The Gauss-Seidel method is an improvement over the Jacobi method. Instead of updating all variables simultaneously after each iteration, the Gauss-Seidel method uses the updated values of variables as soon as they are available.

Steps for the Gauss-Seidel Method:

1. Rewrite Equations:
   • Rewrite each equation to solve for one variable in terms of the others.
2. Initialize Variables:
   • Assign initial values to all variables.
3. Iterate:
   • Update each variable using the most recently computed values.
   • Repeat the iteration until the values converge to a stable solution.

Example:

Solve the same linear system using the Gauss-Seidel method:

• 5x - y = 9
• x - 3y = -5

Step 1: Rewrite Equations

• Solve for x in the first equation:
  • x = (9 + y) / 5
• Solve for y in the second equation:
  • y = (x + 5) / 3

Step 2: Initialize Variables

• Let's start with initial values x = 0 and y = 0.

Step 3: Iterate

• Iteration 1:
  • x = (9 + 0) / 5 = 1.8
  • y = (1.8 + 5) / 3 = 2.27
• Iteration 2:
  • x = (9 + 2.27) / 5 = 2.25
  • y = (2.25 + 5) / 3 = 2.42
• Iteration 3:
  • x = (9 + 2.42) / 5 = 2.28
  • y = (2.28 + 5) / 3 = 2.43

The Gauss-Seidel method typically converges faster than the Jacobi method.

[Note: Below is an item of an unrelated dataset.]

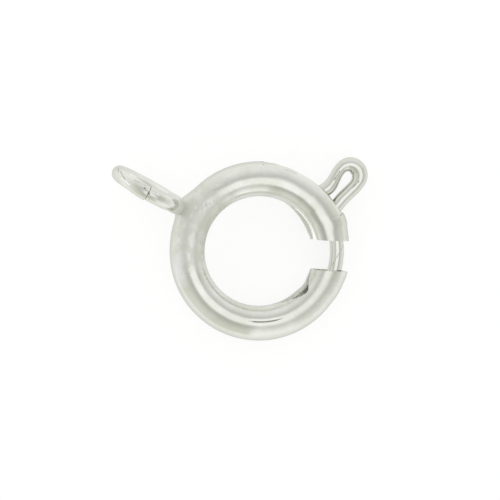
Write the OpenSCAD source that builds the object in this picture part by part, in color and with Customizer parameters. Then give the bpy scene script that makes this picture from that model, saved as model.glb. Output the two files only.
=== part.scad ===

Advantages and Disadvantages of Iterative Methods:

• Advantages:
  • Suitable for large systems with sparse matrices.
  • Less memory-intensive than direct methods.
• Disadvantages:
  • Requires careful selection of initial values.
  • Convergence is not guaranteed for all systems.
  • Can be slower than direct methods for smaller systems.

Conclusion

Solving linear systems is a fundamental task in mathematics and various applications. The choice of method depends on the specific system's characteristics, such as the number of variables and equations, the nature of coefficients, and the desired accuracy. Graphical and substitution methods are suitable for small systems, while elimination and matrix methods are more efficient for larger systems. Iterative methods are valuable for very large systems where approximation is acceptable.

By understanding and applying these methods, you can effectively solve linear systems and gain insights into the relationships between variables in a wide range of contexts.